We encouraged our church members to identify at least five people in each of these networks—or if they’re low in one area, to increase the number of people in the other networks. And we’ve encouraged them to do one of five tasks:

  1. Pray for them—You’ll be surprised what happens when you begin to pray for the people in your path. You may experience the joy C. S. Lewis expressed: “I have two lists of names in my prayers, those for whose conversions I pray and those for whose conversions I give thanks. The little trickle of transferences from List A to List B is a great comfort.”
  2. Invite them—Invite them over to eat dinner, to play sports, to go to a movie, to come with you to a church event.
  3. Serve them—Identify a way that you can bless those in your networks. Babysit for them, pick up groceries for them, cut their grass, and so on.
  4. Give resources to them—Ask them to read a book or article with you, or to listen to a sermon or podcast. Discuss these resources with them.
  5. Share the gospel with them—Look for various places where you can talk about your faith.
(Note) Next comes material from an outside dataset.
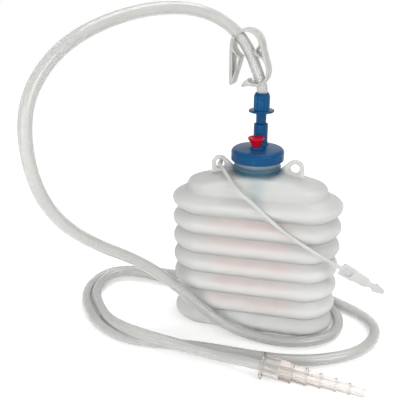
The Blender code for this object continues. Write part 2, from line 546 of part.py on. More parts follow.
def make_stepped_connector():
    """Universal connector: a finger flange, a socket body and steps that fall to the nozzle, bored right through."""
    tube_bore = TUBE_RADIUS + TUBE_CLEARANCE
    length = STEPS[-1][0]
    outside = [(STEP_FLANGE_RADIUS - 0.4 * MM, 0.0), (STEP_FLANGE_RADIUS, 0.5 * MM),
               (STEP_FLANGE_RADIUS, STEP_FLANGE_THICKNESS - 0.5 * MM),
               (STEP_FLANGE_RADIUS - 0.4 * MM, STEP_FLANGE_THICKNESS)]
    start = STEP_FLANGE_THICKNESS
    for end, radius in STEPS[:-1]:
        outside += [(radius, start), (radius, end - STEP_BEAD_LENGTH), (radius + STEP_BEAD, end - 0.7 * STEP_BEAD_LENGTH),
                    (radius + STEP_BEAD, end)]
        start = end
    nozzle = STEPS[-1][1]
    outside += [(nozzle, start), (nozzle, length - 1.0 * MM), (nozzle - 0.5 * MM, length)]
    inside = [(STEP_BORE_END, length), (STEP_BORE_START, STEP_SOCKET_DEPTH), (tube_bore, STEP_SOCKET_DEPTH), (tube_bore, 0.0)]
    bm = turned(outside + inside, 24)
    connector = add_object("stepped_connector", bm, material("connector_clear", (0.85, 0.84, 0.82), 0.1, 0.4))
    along = (STEP_AXIS_END - STEP_AXIS_START).normalized()
    connector.location = STEP_AXIS_START
    connector.rotation_euler = Vector((0.0, 0.0, 1.0)).rotation_difference(along).to_euler()
    return connector


def clamp_outline():
    """The clamp's closed outline in its own plane, in millimetres: outside first, then back along the inside."""
    return (CLAMP_ARM_BELOW + CLAMP_RIGHT_OUTSIDE + CLAMP_LOOP_OUTSIDE + CLAMP_LEFT_TIP + CLAMP_LEFT_JAW
            + CLAMP_LOOP_INSIDE + CLAMP_RIGHT_JAW + CLAMP_RIGHT_INSIDE + CLAMP_HOOK)


def make_clamp():
    """One-piece pinch clamp: a spring loop with two hollow jaws, a free leg and a latch hook, threaded on the tube."""
    half = CLAMP_WIDTH / 2
    clamp = add_object("pinch_clamp", prism([(u * MM, v * MM) for u, v in clamp_outline()], -half, half),
                       material("clamp_white", (0.88, 0.88, 0.86), 0.4))
    for hollow in CLAMP_HOLLOWS:
        core = prism([(u * MM, v * MM) for u, v in hollow], -CLAMP_WIDTH, CLAMP_WIDTH)
        boolean(clamp, add_object("jaw_hollow", core), "DIFFERENCE")
    clamp.location = CLAMP_CENTRE
    clamp.rotation_euler = (math.radians(90.0), 0.0, CLAMP_TURN)
    # the way for the tube is cut with a wider copy of the tube's own first stretch
    way = bevelled_curve("way", smooth_curve(ROUTE, TUBE_STEP)[:7], TUBE_RADIUS + CLAMP_BORE_CLEARANCE)
    bpy.context.view_layer.update()
    bm = bmesh.new()
    bm.from_mesh(bpy.data.meshes.new_from_object(way.evaluated_get(bpy.context.evaluated_depsgraph_get())))
    bmesh.ops.remove_doubles(bm, verts=bm.verts, dist=0.01 * MM)
    bpy.data.objects.remove(way, do_unlink=True)
    return boolean(clamp, add_object("tube_way", bm), "DIFFERENCE")


def strap_sections(path):
    """Four-cornered sections along the strap, each as wide as its distance back from the tip calls for."""
    run = np.concatenate([[0.0], np.cumsum(np.linalg.norm(np.diff(path, axis=0), axis=1))])
    length = run[-1]
    stations = sorted(set([b * MM for b, _ in STRAP_WIDTHS] + list(np.linspace(33.4 * MM, length, 34))))
    backs = [b * MM for b, _ in STRAP_WIDTHS]
    widths = [w * MM for _, w in STRAP_WIDTHS]
    rings = []
    for back in reversed(stations):
        place = Vector([np.interp(length - back, run, path[:, i]) for i in range(3)])
        ahead = Vector([np.interp(min(length - back + 12.0 * MM, length), run, path[:, i]) for i in range(3)])
        behind = Vector([np.interp(length - back - 1.0 * MM, run, path[:, i]) for i in range(3)])
        beyond = Vector([np.interp(length - back + 1.0 * MM, run, path[:, i]) for i in range(3)])
        heading = ahead - place if back > 1.0 * MM else place - behind
        side = Vector((-heading.z, 0.0, heading.x)).normalized()
        along = (beyond - behind).normalized()
        face = along.cross(side).normalized()
        half = float(np.interp(back, backs, widths))
        thick = STRAP_THICKNESS / 2
        rings.append([place + side * half + face * thick, place - side * half + face * thick,
                      place - side * half - face * thick, place + side * half - face * thick])
    return rings


def make_strap():
    """Flat hanging strap: a toggle behind the left ear, a long band, and a wide eye with a barbed tip."""
    path = smooth_curve(STRAP_ROUTE, 1.0 * MM)
    strap = add_object("hanging_strap", loft(strap_sections(path)), material("strap_pe", (0.82, 0.83, 0.82), 0.4, 0.8))
    run = np.concatenate([[0.0], np.cumsum(np.linalg.norm(np.diff(path, axis=0), axis=1))])
    eye = Vector([np.interp(run[-1] - STRAP_EYE_BACK, run, path[:, i]) for i in range(3)])
    across = Matrix.Translation(eye) @ Matrix.Rotation(math.radians(90.0), 4, "X")
    rim_half = STRAP_THICKNESS / 2 + STRAP_EYE_PROUD
    rim = turned([(0.0, -rim_half), (STRAP_EYE_RIM, -rim_half), (STRAP_EYE_RIM, rim_half), (0.0, rim_half)], 24)
    rim.transform(across)
    boolean(strap, add_object("eye_rim", rim), "UNION")
    drill = turned([(0.0, -2 * rim_half), (STRAP_EYE_BORE, -2 * rim_half), (STRAP_EYE_BORE, 2 * rim_half),
                    (0.0, 2 * rim_half)], 20)
    drill.transform(across)
    boolean(strap, add_object("eye_drill", drill), "DIFFERENCE")
    pin = turned([(0.0, -STRAP_PIN_REACH), (STRAP_PIN_RADIUS, -STRAP_PIN_REACH), (STRAP_PIN_RADIUS, STRAP_PIN_REACH),
                  (0.0, STRAP_PIN_REACH)], 24)
    pin.transform(Matrix.Translation((-EAR_OFFSET, 0.0, EAR_HOLE_Z)) @ Matrix.Rotation(math.radians(90.0), 4, "X"))
    boolean(strap, add_object("pin", pin), "UNION")
    toggle = turned([(0.0, -TOGGLE_LENGTH / 2), (0.7 * TOGGLE_RADIUS, -TOGGLE_LENGTH / 2),
                     (TOGGLE_RADIUS, -TOGGLE_LENGTH / 2 + 0.6 * MM), (TOGGLE_RADIUS, TOGGLE_LENGTH / 2 - 0.6 * MM),
                     (0.7 * TOGGLE_RADIUS, TOGGLE_LENGTH / 2), (0.0, TOGGLE_LENGTH / 2)], 12)
    heading = Vector(path[12] - path[0])
    side = Vector((-heading.z, 0.0, heading.x)).normalized()
    turn = Vector((0.0, 0.0, 1.0)).rotation_difference(side).to_matrix().to_4x4()
    toggle.transform(Matrix.Translation(Vector(path[0])) @ turn)
    boolean(strap, add_object("toggle", toggle), "UNION")
    return set_origin(strap, (-EAR_OFFSET, 0.0, EAR_HOLE_Z))


def build():
    clear_scene()
    bottle = make_bottle()
    cap = make_cap()
    connector = make_tubing_connector()
    carry(bottle, cap, make_strap())
    carry(cap, connector, make_valve(), make_vent_plug())
    carry(connector, make_tube(), make_clamp(), make_stepped_connector())


build()
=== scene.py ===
"""Closed wound drainage set: frosted bellows bottle, press-on cap, drain tube, clamp, connectors and strap."""
import math

import bmesh
import bpy
import numpy as np
from mathutils import Matrix, Vector


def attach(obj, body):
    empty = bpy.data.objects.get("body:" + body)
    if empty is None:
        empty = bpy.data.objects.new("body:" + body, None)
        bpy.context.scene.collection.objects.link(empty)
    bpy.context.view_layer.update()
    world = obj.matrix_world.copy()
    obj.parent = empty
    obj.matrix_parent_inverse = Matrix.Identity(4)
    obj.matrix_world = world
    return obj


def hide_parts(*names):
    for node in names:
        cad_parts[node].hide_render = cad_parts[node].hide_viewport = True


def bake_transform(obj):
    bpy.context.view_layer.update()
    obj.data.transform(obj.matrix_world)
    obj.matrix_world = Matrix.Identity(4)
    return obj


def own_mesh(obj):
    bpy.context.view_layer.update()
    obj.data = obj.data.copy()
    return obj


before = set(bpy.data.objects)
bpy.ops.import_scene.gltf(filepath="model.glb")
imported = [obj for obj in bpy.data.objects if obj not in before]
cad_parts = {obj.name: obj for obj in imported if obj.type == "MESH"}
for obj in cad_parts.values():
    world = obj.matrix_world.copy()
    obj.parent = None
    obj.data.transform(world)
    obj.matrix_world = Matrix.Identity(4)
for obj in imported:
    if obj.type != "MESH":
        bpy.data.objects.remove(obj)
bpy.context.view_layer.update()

MM = 0.001
UPRIGHT = Matrix.Rotation(math.radians(90.0), 4, "X")     # stands a flat outline up along the bottle's long side

# Bottle
STRAIGHT = 37.0 * MM               # half the straight run of the flat oval
OVAL_SHARE = math.cos(math.radians(80.0))     # the straight runs take the middle 20 degrees, the ends the rest
RIDGE, VALLEY = 26.2 * MM, 20.0 * MM
PITCH = 15.65 * MM
WHOLE_FOLDS = 5                    # the sixth fold runs into the shoulder
FIRST_VALLEY = 14.775 * MM
SIXTH_RIDGE = 101.55 * MM
FOLD_FALL, FOLD_ROUND = 2.2, 1.135     # how a fold falls to its valleys, and how round its ridge is
FOLD_WALL = 1.3 * MM
RING_POINTS = 144
FOLD_ROWS = 18
EAR_X, EAR_Z = 27.4 * MM, 127.6 * MM
EAR_RADIUS, EAR_HOLE, EAR_THICKNESS = 6.3 * MM, 3.3 * MM, 2.2 * MM

# Where the bottle's tones change, from and to: heights above the table, and distances from the neck's axis, in
# metres. The lighter foot is painted bounce light, the greyer shoulder is painted shade, and the valve and skirt are
# painted as if seen through the wall
FOOT_TO_FOLDS = (0.012, 0.075)
FOLDS_TO_SHOULDER = (0.097, 0.108)
VALVE_LOW, VALVE_HIGH, VALVE_ASIDE = (0.1055, 0.110), (0.118, 0.123), (0.001, 0.009)
SKIRT_LOW, SKIRT_HIGH, SKIRT_OUT = (0.1200, 0.1256), (0.1285, 0.1335), (0.0162, 0.0215)
EAR_LOW, EAR_OUT = (0.121, 0.1255), (0.0175, 0.0205)

# Cap and its pieces
CAP_UNDER, CAP_TOP, CAP_RADIUS = 139.35 * MM, 141.25 * MM, 19.0 * MM
CAP_RISE, CAP_BROW = 0.9 * MM, 0.842     # the dome's height, and the share of the radius at which it starts
CAP_CROWN = CAP_TOP + CAP_RISE
TOWER = Vector((0.6, 8.0, 0.0)) * MM
TOWER_TOP = 157.0 * MM
VENT = Vector((-1.0, -3.25, 0.0)) * MM
FLOW_BORE = 1.9 * MM
STUB_END = CAP_UNDER - 26.5 * MM
SOCKET_BORE = 4.35 * MM            # of both connectors, round the tube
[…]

Let your friend know you are part of a church, and see if they ask questions. Listen to their problems with real concern, and then seize the opportunity to address the problems with gospel hope. Share some of your own struggles, and talk about how you deal with them in light of your faith. Simply ask them what they believe, and just let them talk.

From this plan—five people in each of the five categories, doing one of the five tasks—we developed this evangelism card for individuals and small groups:


May God use ordinary saints like us, who overflow with love for the Savior, to lead outsiders to faith as we live with gospel intentionality in our everyday networks.